When Soskin learned about Nye’s polarisation singularities, he extended his investigations to study them too [15], and expanded his interpretation of singular optics to include them. So, two of the three branches of singular optics – though not yet the third, namely caustics – have been extensively studied by scientists in Ukraine. Although it is potentially invidious to mention more individuals, I also salute the following scientists, working across Ukraine, who have, along with others, made important contributions to our subject: Oleg Angelsky in Chernivtsi, Aleksandr Bekshaev in Odessa, Alexander Volyar in Simferopol and Mikhail Vasnetsov in Kiev.

Why has Ukraine been so significant and influential in the development of our understanding of phase and polarisation singularities? I can speculate. These studies require theoretical depth, technical virtuosity and experimental ingenuity, but not expensive apparatus. In post-Soviet Ukraine, high-level theoretical physics researchers, and skilled experiment lists, have continued to flourish, but funding for science has been scarce. Therefore it was natural for singular optics to emerge as a successful area of research in Ukraine.

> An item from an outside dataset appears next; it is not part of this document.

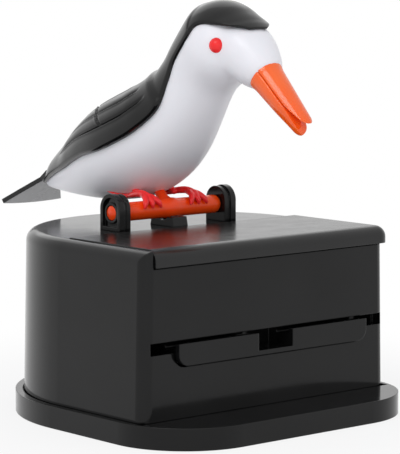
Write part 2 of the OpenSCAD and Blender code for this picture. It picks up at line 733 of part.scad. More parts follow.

My connections with Ukraine continue. In 2021 I was honoured by being elected as a Foreign Member of the National Academy of Sciences of Ukraine.

In this special issue of Nanophotonics, I have emphasised the central role of Ukraine in developing singular optics and in stimulating worldwide studies of this area of physics. But in this dark time for Ukraine (I write in October 2022), the worldwide aspect must be emphasised: science transcends national boundaries. I cannot improve on the beautiful words of the chemist Humphrey Davy from 1807, when he visited France during the war with England:

… the two countries are at war, [but] the men of science are not. That would, indeed, be a civil war of the worst description; we should rather, through the instrumentality of men of science, soften the asperities of national hostility.